Der Rathauschef bedauerte, „dass damit dem Magistrat das Entscheidungsrecht zur Stellenbesetzung entzogen werden solle“ und man „dem Verwaltungschef sein Organisationsrecht entzieht“.
„Wir wollen Verantwortung übernehmen“
Diesem Vortrag hielten die Befürworter der Stellensperre entgegen, die in den zurückliegenden Jahren von 6 auf 10 Millionen gestiegenen jährlichen Personalkosten dürften künftig nicht weiter in dieser Größenordnung steigen. „Wir wollen dafür Verantwortung übernehmen“, sagte CDU-Vertreter Dominik Weyrauch.

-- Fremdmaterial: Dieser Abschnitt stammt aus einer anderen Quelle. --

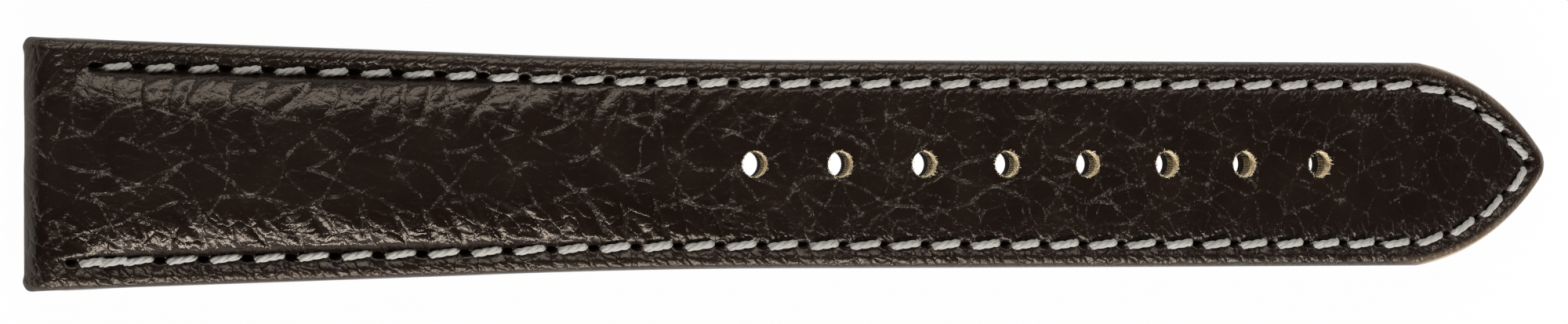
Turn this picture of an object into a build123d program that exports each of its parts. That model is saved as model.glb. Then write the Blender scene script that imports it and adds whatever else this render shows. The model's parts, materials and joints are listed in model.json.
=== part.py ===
from build123d import *
from math import acos, atan2, copysign, cos, hypot, sin, sqrt
import os

os.makedirs("parts", exist_ok=True)

# The long half of a two-piece leather watch strap, in millimetres, lying in its natural curve.
# The origin is the middle of the spring-bar tunnel, +X runs to the point, +Y along the spring bar
# and +Z out of the grain face. A place is measured along the grain face from the lug end, and a
# level is measured out of the seam plane, where the lining meets everything above it.

# The half strap as a whole
strap_length = 131.3
lug_width = 20.0
tail_width = 16.4
set_radius = 217.0

# Sides: a flare at the roll, a straight taper, then an easy curve into the parallel tail
flare_end = 9.0
flare_drop = 0.75
flare_width = lug_width - flare_drop
ease_start = 35.0
ease_start_width = 17.46
ease_end = 62.0

# Point: two flank arcs that meet in a small round nose
point_length = 12.9
flank_radius = 20.0
nose_radius = 1.9

# Thickness of each layer
upper_wall = 0.9
roll_wall = 0.75
flap_wall = 0.4
board_wall = 0.8
tape_wall = 0.2
lining_wall = 0.9

# Turned edge of the upper, and its flap behind the spring bar
flap_end = 14.0
edge_round = 0.55
ramp_end = 6.5
flap_ramp_end = 6.0
ramp_round = 8.0

# Spring-bar tunnel and the strip that lines it
tunnel_radius = 1.0
loop_wall = 0.25

# Tongue holes, set out from the point
hole_count = 8
hole_radius = 1.05
hole_pitch = 7.15
last_hole_gap = 22.95
first_hole = strap_length - last_hole_gap - (hole_count - 1) * hole_pitch

# Crown that the padding gives to the grain face, which is flat again before the first tongue hole
crown_height = 2.0
crown_hole_gap = 1.3
crown_length = first_hole - crown_hole_gap
crown_foot_gap = 0.3
pad_side_wall = 0.45
pad_skive = 5.0
pad_end = crown_length - pad_skive
crown_place_shares = (0.02, 0.07, 0.15, 0.26, 0.40, 0.57, 0.74, 0.88, 1.0)
crown_rise_shares = (0.25, 0.66, 0.88, 1.0, 0.95, 0.74, 0.44, 0.17, -0.08)
crown_side_shares = (1.0, 0.93, 0.76, 0.45, 0.0)
crown_side_rise_shares = (0.0, 0.38, 0.73, 0.94, 1.0)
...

Für die SPD erklärte deren Fraktionschef Gernot Schwinn, der Antrag bleibe bestehen und begründete dies kurz und knapp mit dem Budgetrecht des Parlaments.
„Explodierende Personalkosten eindämmen“
Parlamentsvorsteher Antonio Duarte gab den Vorsitz ab und plädierte ebenso dafür „explodierende Personalkosten einzudämmen“. Das habe man bereits von 2007 bis 2018 so erfolgreich praktiziert. „Wo ist das Problem?“, fragte er, denn das habe bestens funktioniert.
Michael Gänssle stimmte zu - „ja, das haben wir so gemacht“ -, vertrat jedoch die Auffassung damit zu sehr in die Belange des Magistrats eingegriffen zu haben. „Stellenbesetzungen sind sinnvollerweise Aufgabe des Magistrats“, befand er.
Für die ÜWG-Fraktion signalisierte Gänssle, die Ablehnung des 2024-er Haushalts durch seine Fraktion richte sich nicht gegen den Haushalt insgesamt, lediglich die beschlossenen Sperrvermerke im Stellenplan wolle man nicht mittragen.